Output an exact reproduction of the data.

• _ROWS_:
________________________

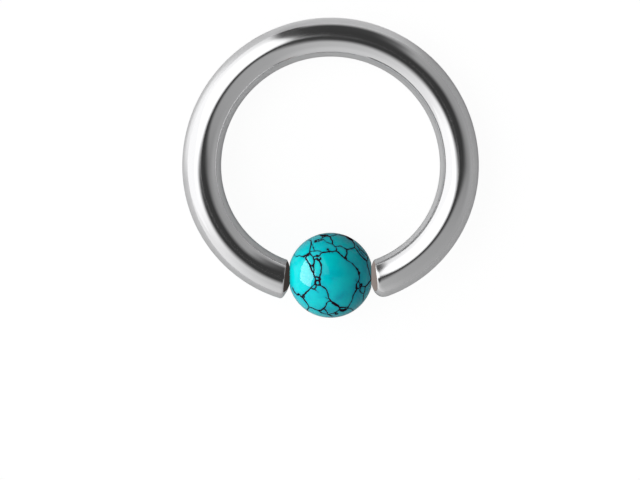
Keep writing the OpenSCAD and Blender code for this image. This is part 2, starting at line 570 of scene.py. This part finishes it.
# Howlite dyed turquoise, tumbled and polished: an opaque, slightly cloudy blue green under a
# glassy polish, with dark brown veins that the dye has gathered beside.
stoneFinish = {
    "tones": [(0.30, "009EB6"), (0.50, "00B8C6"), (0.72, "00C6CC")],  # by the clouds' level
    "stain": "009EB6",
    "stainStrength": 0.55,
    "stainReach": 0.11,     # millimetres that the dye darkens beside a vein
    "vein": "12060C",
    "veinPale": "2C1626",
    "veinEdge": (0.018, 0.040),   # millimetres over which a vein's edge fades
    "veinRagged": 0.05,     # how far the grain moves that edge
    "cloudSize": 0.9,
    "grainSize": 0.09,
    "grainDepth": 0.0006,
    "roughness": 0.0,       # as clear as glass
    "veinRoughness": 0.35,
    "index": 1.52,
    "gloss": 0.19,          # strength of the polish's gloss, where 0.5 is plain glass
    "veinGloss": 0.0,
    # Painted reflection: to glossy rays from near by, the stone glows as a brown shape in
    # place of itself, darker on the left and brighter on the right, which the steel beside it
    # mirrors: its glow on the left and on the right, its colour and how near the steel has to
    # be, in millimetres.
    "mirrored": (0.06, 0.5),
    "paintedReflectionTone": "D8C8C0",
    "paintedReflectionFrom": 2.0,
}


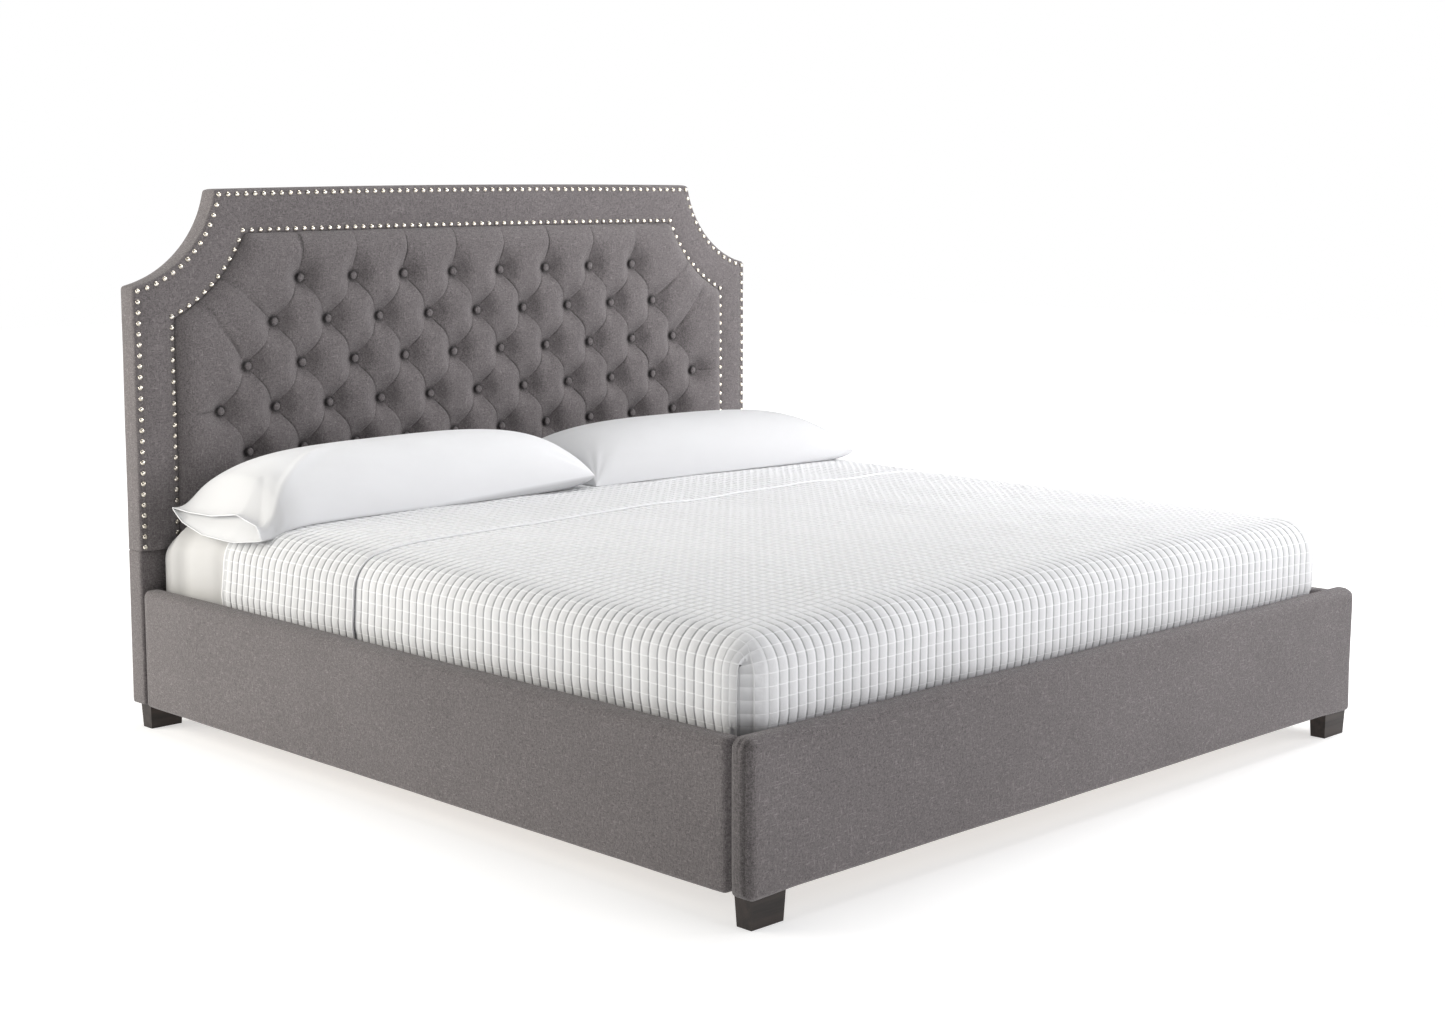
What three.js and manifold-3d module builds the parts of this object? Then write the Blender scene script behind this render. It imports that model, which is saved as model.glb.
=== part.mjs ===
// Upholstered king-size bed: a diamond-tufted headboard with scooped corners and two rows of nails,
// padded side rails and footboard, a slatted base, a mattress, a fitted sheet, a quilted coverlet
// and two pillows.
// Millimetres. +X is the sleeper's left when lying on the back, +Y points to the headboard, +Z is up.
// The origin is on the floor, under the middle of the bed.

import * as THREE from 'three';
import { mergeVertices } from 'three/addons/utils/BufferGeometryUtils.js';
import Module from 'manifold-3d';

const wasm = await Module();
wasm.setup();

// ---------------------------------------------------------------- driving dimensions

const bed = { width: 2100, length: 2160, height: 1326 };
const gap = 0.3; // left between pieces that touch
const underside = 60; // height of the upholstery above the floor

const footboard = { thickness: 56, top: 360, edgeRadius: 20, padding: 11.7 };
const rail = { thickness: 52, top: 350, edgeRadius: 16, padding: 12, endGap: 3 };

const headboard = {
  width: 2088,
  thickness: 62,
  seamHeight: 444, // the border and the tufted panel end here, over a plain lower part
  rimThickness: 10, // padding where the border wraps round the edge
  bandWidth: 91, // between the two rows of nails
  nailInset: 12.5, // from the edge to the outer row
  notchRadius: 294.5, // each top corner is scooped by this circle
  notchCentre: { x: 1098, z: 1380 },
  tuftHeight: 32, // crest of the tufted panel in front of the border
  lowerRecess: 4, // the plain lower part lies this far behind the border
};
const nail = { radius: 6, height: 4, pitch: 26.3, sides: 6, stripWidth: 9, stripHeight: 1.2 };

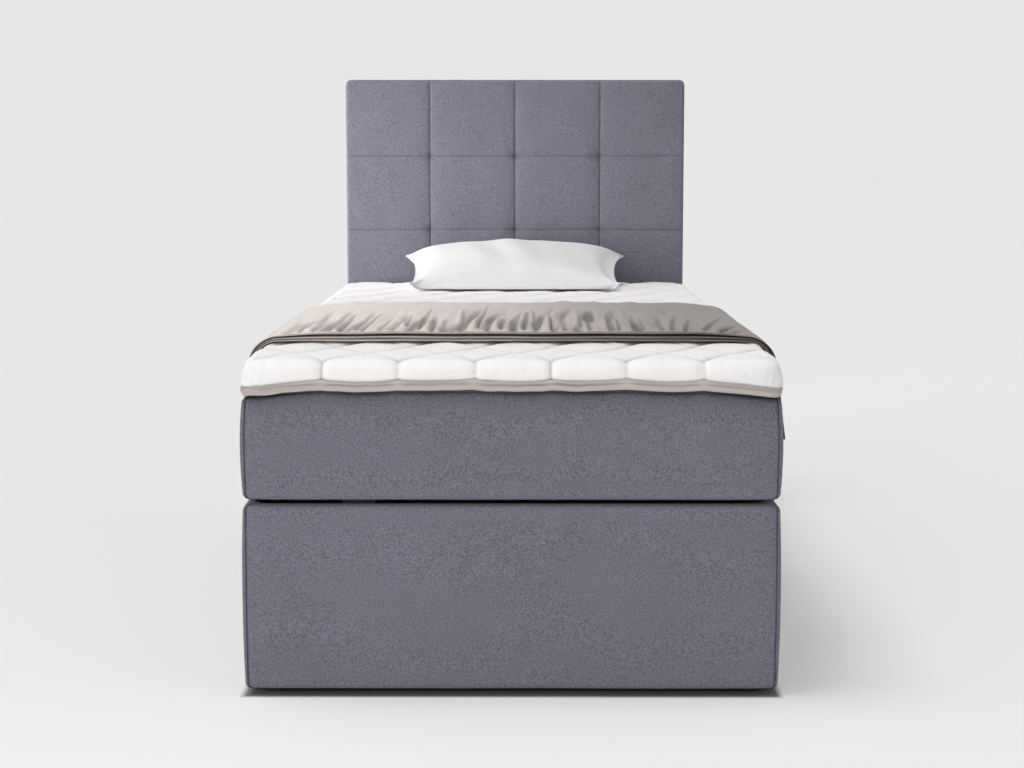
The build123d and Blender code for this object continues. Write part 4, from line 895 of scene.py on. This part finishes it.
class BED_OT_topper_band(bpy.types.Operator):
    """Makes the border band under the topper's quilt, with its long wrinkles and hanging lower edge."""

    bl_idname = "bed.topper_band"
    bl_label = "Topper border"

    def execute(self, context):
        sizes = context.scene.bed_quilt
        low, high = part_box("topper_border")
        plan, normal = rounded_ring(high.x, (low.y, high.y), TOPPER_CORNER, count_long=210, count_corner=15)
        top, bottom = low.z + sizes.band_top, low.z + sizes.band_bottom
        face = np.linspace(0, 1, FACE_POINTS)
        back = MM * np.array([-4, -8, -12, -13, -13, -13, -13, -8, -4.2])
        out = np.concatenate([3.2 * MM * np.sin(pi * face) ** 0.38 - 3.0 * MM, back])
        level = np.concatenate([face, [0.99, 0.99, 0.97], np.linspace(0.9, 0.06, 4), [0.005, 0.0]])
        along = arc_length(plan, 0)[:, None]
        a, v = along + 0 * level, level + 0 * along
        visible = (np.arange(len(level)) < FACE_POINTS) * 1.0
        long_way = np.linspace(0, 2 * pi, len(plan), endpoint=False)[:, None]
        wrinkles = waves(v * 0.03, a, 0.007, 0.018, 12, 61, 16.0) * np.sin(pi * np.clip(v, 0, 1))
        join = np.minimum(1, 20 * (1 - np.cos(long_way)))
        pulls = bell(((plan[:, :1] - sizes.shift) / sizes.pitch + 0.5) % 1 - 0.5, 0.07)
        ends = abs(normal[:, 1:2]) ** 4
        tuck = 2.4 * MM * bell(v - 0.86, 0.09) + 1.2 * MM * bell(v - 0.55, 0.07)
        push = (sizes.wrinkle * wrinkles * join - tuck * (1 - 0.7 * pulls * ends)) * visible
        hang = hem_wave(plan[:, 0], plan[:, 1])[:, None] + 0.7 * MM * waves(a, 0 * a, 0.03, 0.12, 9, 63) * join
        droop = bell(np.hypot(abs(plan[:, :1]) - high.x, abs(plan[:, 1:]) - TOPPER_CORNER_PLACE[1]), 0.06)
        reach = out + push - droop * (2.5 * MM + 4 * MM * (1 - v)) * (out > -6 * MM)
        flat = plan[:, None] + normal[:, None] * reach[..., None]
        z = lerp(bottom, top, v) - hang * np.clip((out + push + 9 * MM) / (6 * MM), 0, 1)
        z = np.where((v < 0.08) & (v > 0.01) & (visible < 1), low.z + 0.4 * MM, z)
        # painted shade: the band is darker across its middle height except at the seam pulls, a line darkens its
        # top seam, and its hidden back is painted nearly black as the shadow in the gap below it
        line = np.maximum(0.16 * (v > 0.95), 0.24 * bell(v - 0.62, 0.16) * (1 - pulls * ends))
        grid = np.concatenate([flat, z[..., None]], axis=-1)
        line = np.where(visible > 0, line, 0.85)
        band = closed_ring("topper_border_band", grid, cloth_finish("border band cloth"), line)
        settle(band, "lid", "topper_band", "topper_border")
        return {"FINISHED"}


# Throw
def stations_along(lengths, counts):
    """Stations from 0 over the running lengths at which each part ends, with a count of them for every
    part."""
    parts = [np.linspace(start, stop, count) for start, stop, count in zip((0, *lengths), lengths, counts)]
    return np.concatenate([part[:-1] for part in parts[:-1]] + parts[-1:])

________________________

• _FINAL RESULT_:
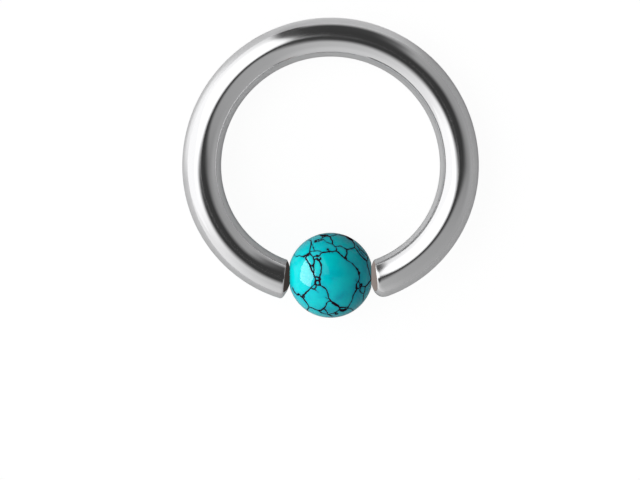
Keep writing the OpenSCAD and Blender code for this image. This is part 2, starting at line 570 of scene.py. This part finishes it.
# Howlite dyed turquoise, tumbled and polished: an opaque, slightly cloudy blue green under a
# glassy polish, with dark brown veins that the dye has gathered beside.
stoneFinish = {
    "tones": [(0.30, "009EB6"), (0.50, "00B8C6"), (0.72, "00C6CC")],  # by the clouds' level
    "stain": "009EB6",
    "stainStrength": 0.55,
    "stainReach": 0.11,     # millimetres that the dye darkens beside a vein
    "vein": "12060C",
    "veinPale": "2C1626",
    "veinEdge": (0.018, 0.040),   # millimetres over which a vein's edge fades
    "veinRagged": 0.05,     # how far the grain moves that edge
    "cloudSize": 0.9,
    "grainSize": 0.09,
    "grainDepth": 0.0006,
    "roughness": 0.0,       # as clear as glass
    "veinRoughness": 0.35,
    "index": 1.52,
    "gloss": 0.19,          # strength of the polish's gloss, where 0.5 is plain glass
    "veinGloss": 0.0,
    # Painted reflection: to glossy rays from near by, the stone glows as a brown shape in
    # place of itself, darker on the left and brighter on the right, which the steel beside it
    # mirrors: its glow on the left and on the right, its colour and how near the steel has to
    # be, in millimetres.
    "mirrored": (0.06, 0.5),
    "paintedReflectionTone": "D8C8C0",
    "paintedReflectionFrom": 2.0,
}


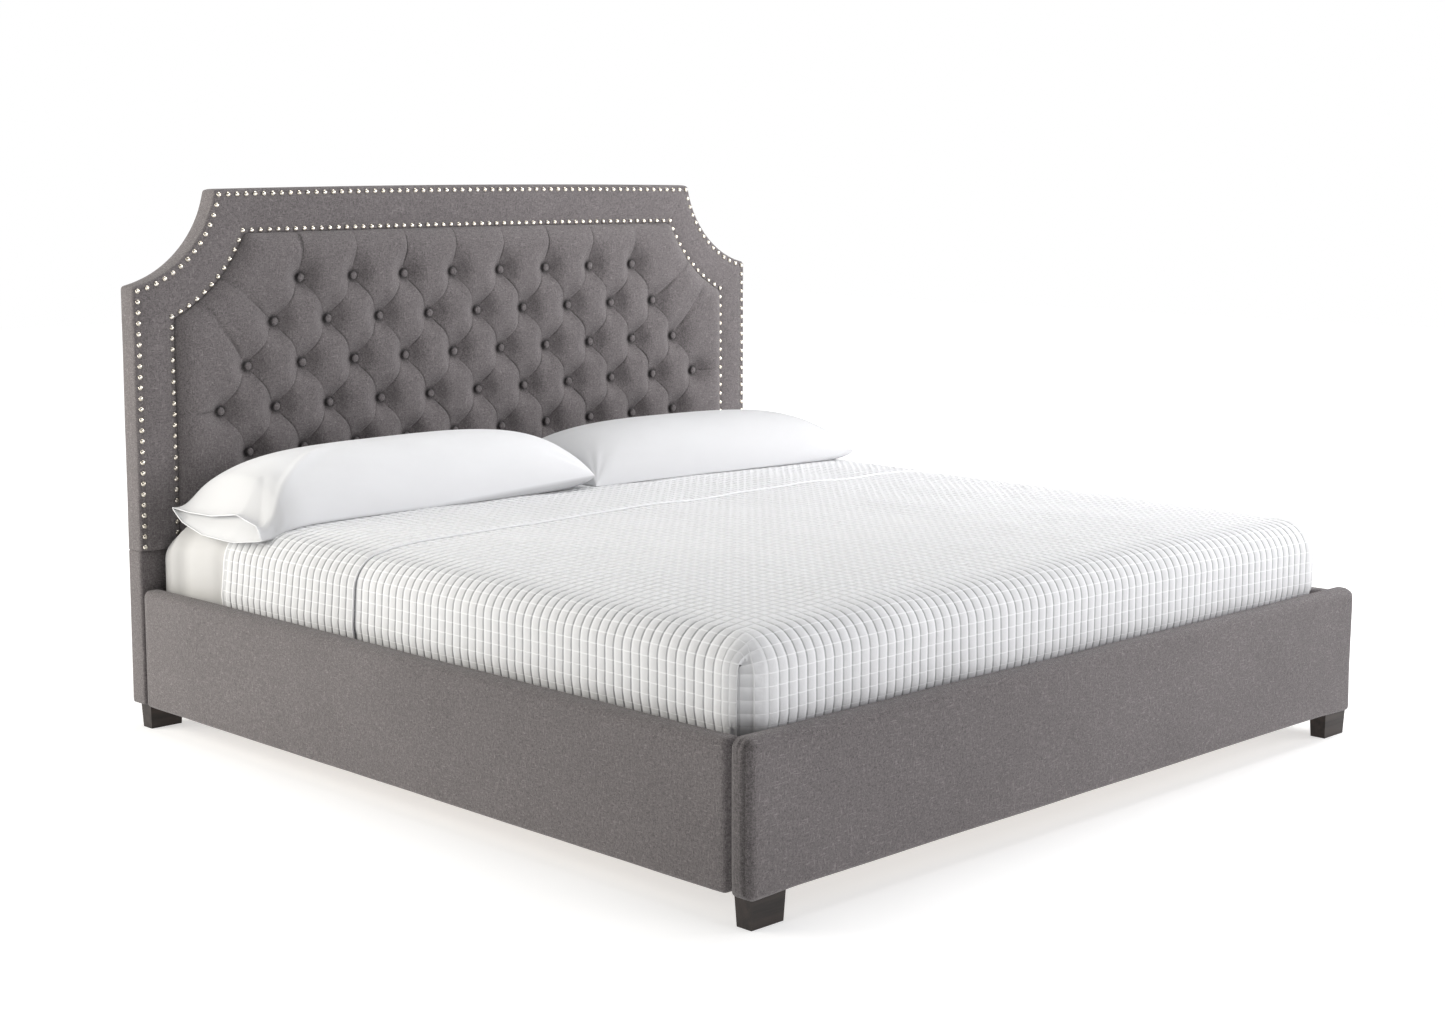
What three.js and manifold-3d module builds the parts of this object? Then write the Blender scene script behind this render. It imports that model, which is saved as model.glb.
=== part.mjs ===
// Upholstered king-size bed: a diamond-tufted headboard with scooped corners and two rows of nails,
// padded side rails and footboard, a slatted base, a mattress, a fitted sheet, a quilted coverlet
// and two pillows.
// Millimetres. +X is the sleeper's left when lying on the back, +Y points to the headboard, +Z is up.
// The origin is on the floor, under the middle of the bed.

import * as THREE from 'three';
import { mergeVertices } from 'three/addons/utils/BufferGeometryUtils.js';
import Module from 'manifold-3d';

const wasm = await Module();
wasm.setup();

// ---------------------------------------------------------------- driving dimensions

const bed = { width: 2100, length: 2160, height: 1326 };
const gap = 0.3; // left between pieces that touch
const underside = 60; // height of the upholstery above the floor

const footboard = { thickness: 56, top: 360, edgeRadius: 20, padding: 11.7 };
const rail = { thickness: 52, top: 350, edgeRadius: 16, padding: 12, endGap: 3 };

const headboard = {
  width: 2088,
  thickness: 62,
  seamHeight: 444, // the border and the tufted panel end here, over a plain lower part
  rimThickness: 10, // padding where the border wraps round the edge
  bandWidth: 91, // between the two rows of nails
  nailInset: 12.5, // from the edge to the outer row
  notchRadius: 294.5, // each top corner is scooped by this circle
  notchCentre: { x: 1098, z: 1380 },
  tuftHeight: 32, // crest of the tufted panel in front of the border
  lowerRecess: 4, // the plain lower part lies this far behind the border
};
const nail = { radius: 6, height: 4, pitch: 26.3, sides: 6, stripWidth: 9, stripHeight: 1.2 };

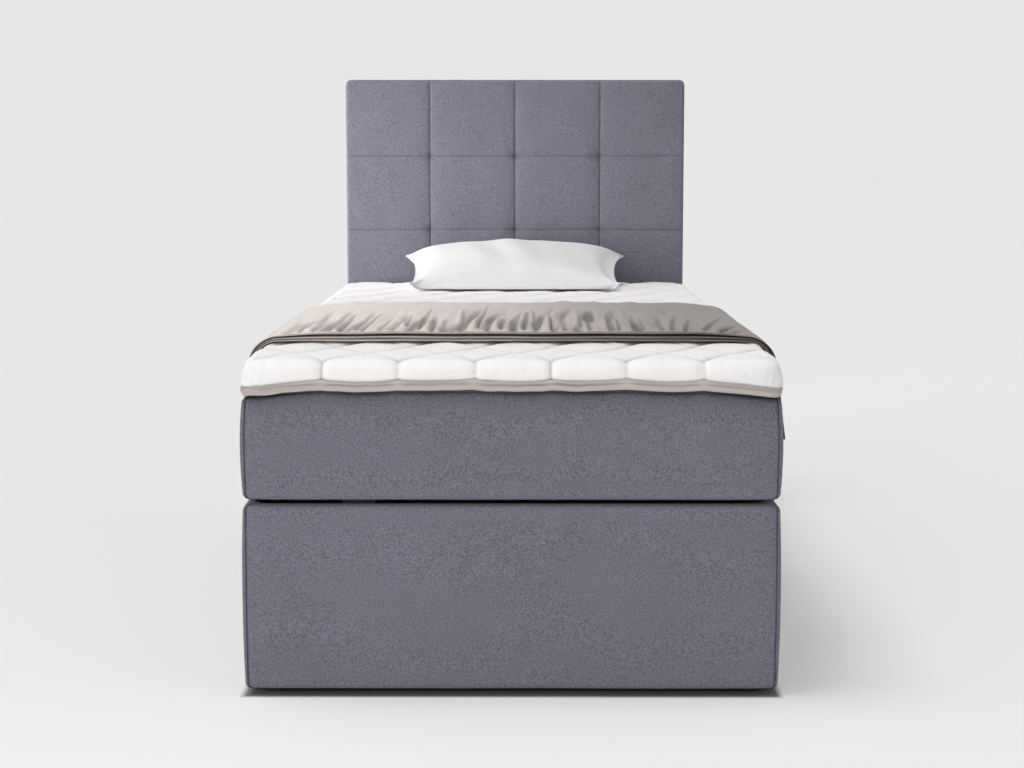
The build123d and Blender code for this object continues. Write part 4, from line 895 of scene.py on. This part finishes it.
class BED_OT_topper_band(bpy.types.Operator):
    """Makes the border band under the topper's quilt, with its long wrinkles and hanging lower edge."""

    bl_idname = "bed.topper_band"
    bl_label = "Topper border"

    def execute(self, context):
        sizes = context.scene.bed_quilt
        low, high = part_box("topper_border")
        plan, normal = rounded_ring(high.x, (low.y, high.y), TOPPER_CORNER, count_long=210, count_corner=15)
        top, bottom = low.z + sizes.band_top, low.z + sizes.band_bottom
        face = np.linspace(0, 1, FACE_POINTS)
        back = MM * np.array([-4, -8, -12, -13, -13, -13, -13, -8, -4.2])
        out = np.concatenate([3.2 * MM * np.sin(pi * face) ** 0.38 - 3.0 * MM, back])
        level = np.concatenate([face, [0.99, 0.99, 0.97], np.linspace(0.9, 0.06, 4), [0.005, 0.0]])
        along = arc_length(plan, 0)[:, None]
        a, v = along + 0 * level, level + 0 * along
        visible = (np.arange(len(level)) < FACE_POINTS) * 1.0
        long_way = np.linspace(0, 2 * pi, len(plan), endpoint=False)[:, None]
        wrinkles = waves(v * 0.03, a, 0.007, 0.018, 12, 61, 16.0) * np.sin(pi * np.clip(v, 0, 1))
        join = np.minimum(1, 20 * (1 - np.cos(long_way)))
        pulls = bell(((plan[:, :1] - sizes.shift) / sizes.pitch + 0.5) % 1 - 0.5, 0.07)
        ends = abs(normal[:, 1:2]) ** 4
        tuck = 2.4 * MM * bell(v - 0.86, 0.09) + 1.2 * MM * bell(v - 0.55, 0.07)
        push = (sizes.wrinkle * wrinkles * join - tuck * (1 - 0.7 * pulls * ends)) * visible
        hang = hem_wave(plan[:, 0], plan[:, 1])[:, None] + 0.7 * MM * waves(a, 0 * a, 0.03, 0.12, 9, 63) * join
        droop = bell(np.hypot(abs(plan[:, :1]) - high.x, abs(plan[:, 1:]) - TOPPER_CORNER_PLACE[1]), 0.06)
        reach = out + push - droop * (2.5 * MM + 4 * MM * (1 - v)) * (out > -6 * MM)
        flat = plan[:, None] + normal[:, None] * reach[..., None]
        z = lerp(bottom, top, v) - hang * np.clip((out + push + 9 * MM) / (6 * MM), 0, 1)
        z = np.where((v < 0.08) & (v > 0.01) & (visible < 1), low.z + 0.4 * MM, z)
        # painted shade: the band is darker across its middle height except at the seam pulls, a line darkens its
        # top seam, and its hidden back is painted nearly black as the shadow in the gap below it
        line = np.maximum(0.16 * (v > 0.95), 0.24 * bell(v - 0.62, 0.16) * (1 - pulls * ends))
        grid = np.concatenate([flat, z[..., None]], axis=-1)
        line = np.where(visible > 0, line, 0.85)
        band = closed_ring("topper_border_band", grid, cloth_finish("border band cloth"), line)
        settle(band, "lid", "topper_band", "topper_border")
        return {"FINISHED"}


# Throw
def stations_along(lengths, counts):
    """Stations from 0 over the running lengths at which each part ends, with a count of them for every
    part."""
    parts = [np.linspace(start, stop, count) for start, stop, count in zip((0, *lengths), lengths, counts)]
    return np.concatenate([part[:-1] for part in parts[:-1]] + parts[-1:])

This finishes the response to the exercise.